Quantification of isoform abundance has been extensively studied at the mature-RNA level using RNA-seq but not at the level of precursor RNAs using nascent RNA sequencing.
Researchers from Cold Spring Harbor Laboratory address this problem with a new computational method called Deconvolution of Expression for Nascent RNA sequencing data (DENR), which models nascent RNA sequencing read counts as a mixture of user-provided isoforms. The baseline algorithm is enhanced by machine-learning predictions of active transcription start sites and an adjustment for the typical “shape profile” of read counts along a transcription unit. The researchers show that DENR outperforms simple read-count-based methods for estimating gene and isoform abundances, and that transcription of multiple pre-RNA isoforms per gene is widespread, with frequent differences between cell types. In addition, they provide evidence that a majority of human isoform diversity derives from primary transcription rather than from post-transcriptional processes.

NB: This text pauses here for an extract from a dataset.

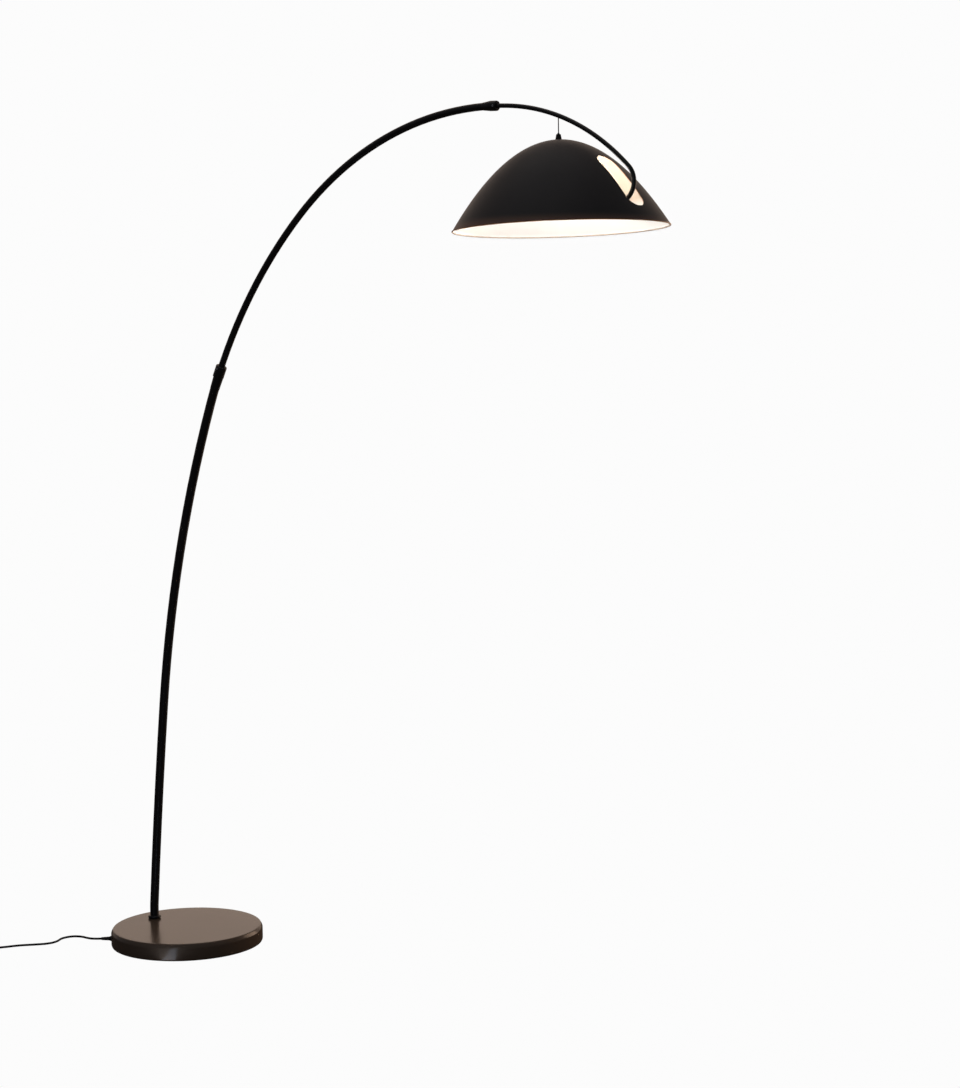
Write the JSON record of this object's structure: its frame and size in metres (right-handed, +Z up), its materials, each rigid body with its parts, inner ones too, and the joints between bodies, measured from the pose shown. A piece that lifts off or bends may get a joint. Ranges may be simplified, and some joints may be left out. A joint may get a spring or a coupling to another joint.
{
  "type": "arc floor lamp",
  "caption": "Arc floor lamp: weighted round base, three-part curved tube arm that hooks into a slotted dome shade hung on a steel wire, with cord, foot switch and plug.",
  "frame": {"origin": "middle of the round base, on the floor", "axes": "+Z up; +X the way the arm reaches, from the base towards the shade; the arm lies in the XZ plane"},
  "size_m": [1.777, 0.702, 1.85],
  "materials": {
    "base_paint": "satin, warm black-brown powder coat with a soft gloss",
    "arm_paint": "satin black",
    "shade_paint": "spun sheet, painted matt black outside and white inside",
    "iron": "as cast",
    "steel": "zinc plated",
    "wire_steel": "stranded",
    "brass": "plain",
    "nickel": "nickel plated",
    "foam": "closed-cell foam",
    "black_plastic": "fine moulded texture",
    "gloss_black": "polished",
    "white_insulator": "glazed",
    "cord_pvc": "soft black jacket",
    "bulb_glass": "opal"
  },
  "bodies": {
    "stand": {"base_cover": "base_paint", "base_weight": "iron", "base_plate": "steel", "base_pad": "foam", "base_plate_screws": "steel", "foot_collar": "arm_paint", "tube_insert": "steel", "hollow_stud": "steel", "foot_washer": "steel", "foot_nut": "steel", "cord_gland": "black_plastic", "gland_nut": "black_plastic", "terminal_block": "white_insulator", "cord_tail": "cord_pvc", "inner_cable": "cord_pvc", "lower_tube": "arm_paint", "lower_coupling": "arm_paint", "middle_tube": "arm_paint", "upper_coupling": "arm_paint", "upper_tube": "arm_paint", "coupling_screws": "steel", "tip_nipple": "steel", "holder_cap": "gloss_black", "holder_skirt": "gloss_black", "holder_core": "white_insulator", "thread_shell": "brass", "centre_contact": "brass", "bulb_cap": "nickel", "bulb_contact": "brass", "bulb_globe": "bulb_glass", "cord_lead": "cord_pvc", "switch_base": "black_plastic", "switch_cover": "black_plastic", "switch_screws": "steel", "switch_block": "white_insulator", "button_spring": "steel", "switch_bushes": "cord_pvc", "cord_supply": "cord_pvc", "cord_coil": "cord_pvc", "coil_tie": "black_plastic", "cord_end": "cord_pvc", "plug_relief": "cord_pvc", "plug_body": "black_plastic", "plug_pins": "nickel"},
    "ball_ring": {"ball_ring": "steel"},
    "wire": {"wire_ball": "wire_steel", "suspension_wire": "wire_steel", "wire_end_stop": "steel"},
    "shade": {"shade": "shade_paint", "shade_washer": "steel", "shade_nut": "steel", "grip_body": "black_plastic", "grip_balls": "steel", "grip_spring": "steel"},
    "plunger": {"release_plunger": "black_plastic"},
    "button": {"foot_button": "gloss_black"}
  },
  "joints": [
    {"name": "shade_swing_side", "type": "hinge", "parent": "stand", "child": "ball_ring", "pos_m": [1.12112, 0, 1.80435], "axis": [1, 0, 0], "range_deg": [-4, 4]},
    {"name": "shade_swing_along", "type": "hinge", "parent": "ball_ring", "child": "wire", "pos_m": [1.12112, 0, 1.80435], "axis": [0, 1, 0], "range_deg": [-5, 5]},
    {"name": "shade_height", "type": "slide", "parent": "wire", "child": "shade", "axis": [0, 0, 1], "range_m": [-0.03, 0.01]},
    {"name": "grip_release", "type": "slide", "parent": "shade", "child": "plunger", "axis": [-0.0227, 0, 0.9997], "range_m": [-0.0012, 0], "stiffness_N_per_m": 900, "springref_m": 0.0005},
    {"name": "foot_button_press", "type": "slide", "parent": "stand", "child": "button", "axis": [0, 0, 1], "range_m": [-0.003, 0], "stiffness_N_per_m": 1200, "springref_m": 0.0008, "deforming": ["button_spring"]}
  ]
}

(Top) DENR first groups the available isoform annotations into nonoverlapping, stand-specific clusters and summarizes the associated read counts in genomic bins of user-specified size (default 250 bp). At this stage, it optionally masks bins corresponding to the start and end of each isoform. It then collapses mature RNA isoforms together that share start (TSS) and end (PAS) coordinates within the resolution of a single bin. (Middle) The program then optionally adjusts the isoform model to reflect a typical “U”-shaped profile, and optionally applies a machine-learning method to predict active TSSs based on patterns of bidirectional transcription. At this stage, it may also exclude isoforms designated by the user as inactive (not shown). (Bottom) Finally, DENR estimates the abundance of each isoform in each cluster by minimizing the squared difference between the expected and observed read counts across all bins.